[start]

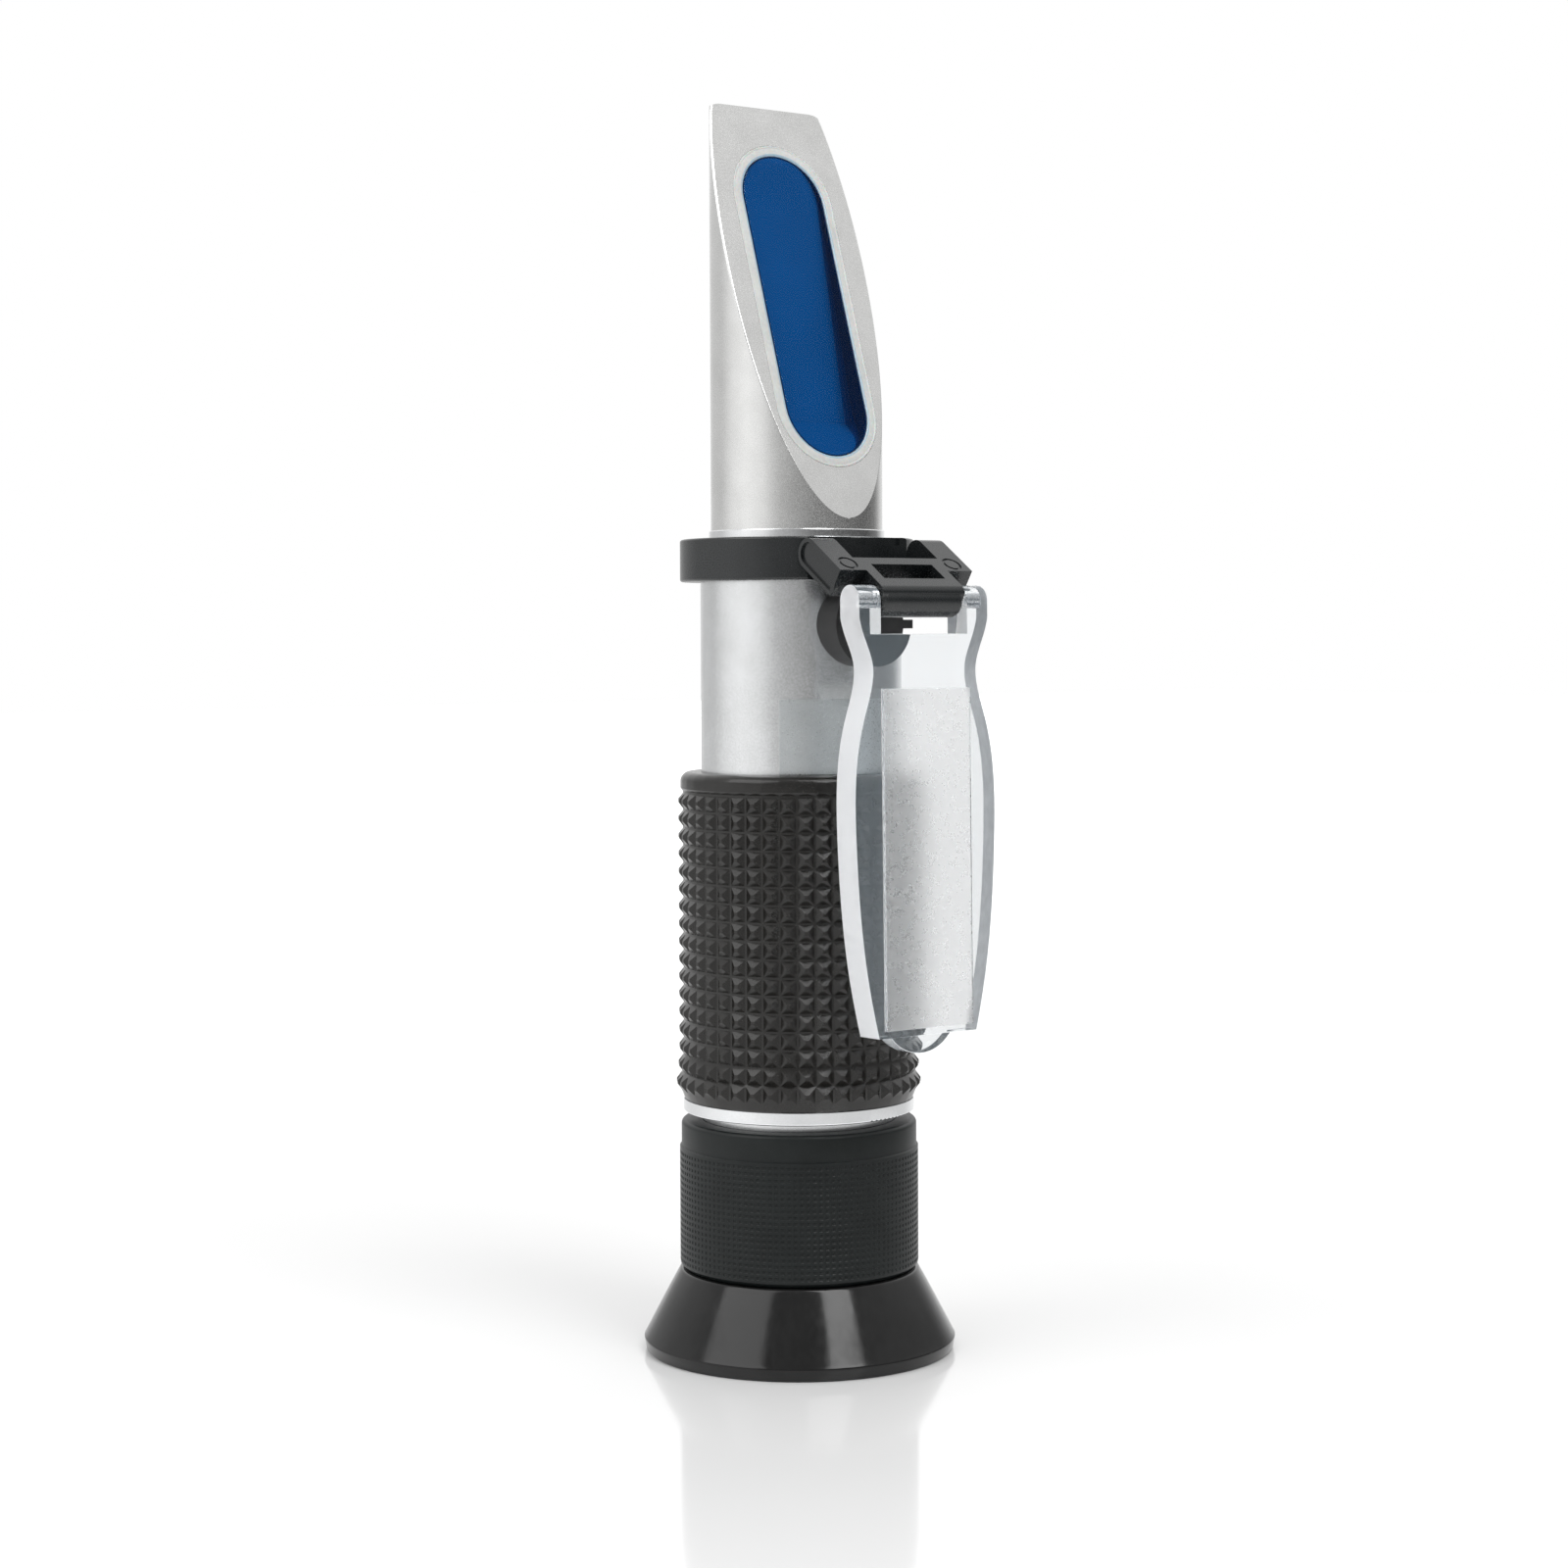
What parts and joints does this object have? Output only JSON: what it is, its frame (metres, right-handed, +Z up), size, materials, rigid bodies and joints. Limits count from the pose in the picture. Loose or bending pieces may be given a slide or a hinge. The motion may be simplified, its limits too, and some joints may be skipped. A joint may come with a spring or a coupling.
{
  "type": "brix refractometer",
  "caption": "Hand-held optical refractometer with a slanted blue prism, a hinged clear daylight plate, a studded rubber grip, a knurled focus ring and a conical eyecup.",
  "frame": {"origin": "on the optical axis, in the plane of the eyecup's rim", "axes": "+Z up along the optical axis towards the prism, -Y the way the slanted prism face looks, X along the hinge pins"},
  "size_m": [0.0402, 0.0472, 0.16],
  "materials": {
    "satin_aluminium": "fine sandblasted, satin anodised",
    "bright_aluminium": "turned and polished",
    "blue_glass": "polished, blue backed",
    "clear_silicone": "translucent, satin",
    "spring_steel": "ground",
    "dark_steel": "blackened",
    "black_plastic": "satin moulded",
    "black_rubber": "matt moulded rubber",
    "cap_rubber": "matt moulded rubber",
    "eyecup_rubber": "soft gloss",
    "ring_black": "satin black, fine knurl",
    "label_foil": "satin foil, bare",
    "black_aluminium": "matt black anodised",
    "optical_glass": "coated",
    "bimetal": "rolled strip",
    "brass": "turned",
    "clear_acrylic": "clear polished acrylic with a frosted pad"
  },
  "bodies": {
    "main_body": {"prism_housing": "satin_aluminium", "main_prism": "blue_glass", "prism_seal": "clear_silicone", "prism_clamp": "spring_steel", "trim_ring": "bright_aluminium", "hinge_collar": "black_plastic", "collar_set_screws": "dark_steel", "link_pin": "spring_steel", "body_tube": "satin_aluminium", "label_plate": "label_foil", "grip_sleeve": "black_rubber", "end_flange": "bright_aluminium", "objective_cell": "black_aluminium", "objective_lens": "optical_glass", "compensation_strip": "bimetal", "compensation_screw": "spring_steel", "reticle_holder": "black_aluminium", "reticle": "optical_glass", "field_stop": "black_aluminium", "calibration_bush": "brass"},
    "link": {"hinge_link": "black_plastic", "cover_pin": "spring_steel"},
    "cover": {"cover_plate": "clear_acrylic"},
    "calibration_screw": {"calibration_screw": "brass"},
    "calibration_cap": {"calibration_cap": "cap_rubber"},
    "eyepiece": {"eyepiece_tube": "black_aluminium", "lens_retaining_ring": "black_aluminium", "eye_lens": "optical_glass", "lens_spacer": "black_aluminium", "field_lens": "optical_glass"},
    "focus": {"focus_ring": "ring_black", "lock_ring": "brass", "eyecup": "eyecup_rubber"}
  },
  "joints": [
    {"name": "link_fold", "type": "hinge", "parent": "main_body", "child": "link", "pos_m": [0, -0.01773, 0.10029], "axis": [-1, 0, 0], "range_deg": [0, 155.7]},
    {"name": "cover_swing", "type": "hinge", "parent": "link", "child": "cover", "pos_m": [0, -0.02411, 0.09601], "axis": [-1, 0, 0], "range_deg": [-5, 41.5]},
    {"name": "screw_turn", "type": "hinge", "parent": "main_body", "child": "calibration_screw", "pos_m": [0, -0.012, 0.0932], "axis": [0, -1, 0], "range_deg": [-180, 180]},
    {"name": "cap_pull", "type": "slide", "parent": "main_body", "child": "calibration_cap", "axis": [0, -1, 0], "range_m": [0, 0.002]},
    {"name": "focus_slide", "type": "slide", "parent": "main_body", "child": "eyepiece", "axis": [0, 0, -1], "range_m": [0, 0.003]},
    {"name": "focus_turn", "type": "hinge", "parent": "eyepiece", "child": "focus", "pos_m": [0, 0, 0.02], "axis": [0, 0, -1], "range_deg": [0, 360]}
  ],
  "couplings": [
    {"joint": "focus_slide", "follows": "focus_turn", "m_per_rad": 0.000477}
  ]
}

[end]

Stated problem – Each line that contains the word "materials" counts toward the total; give only that total.

Worked solution – 2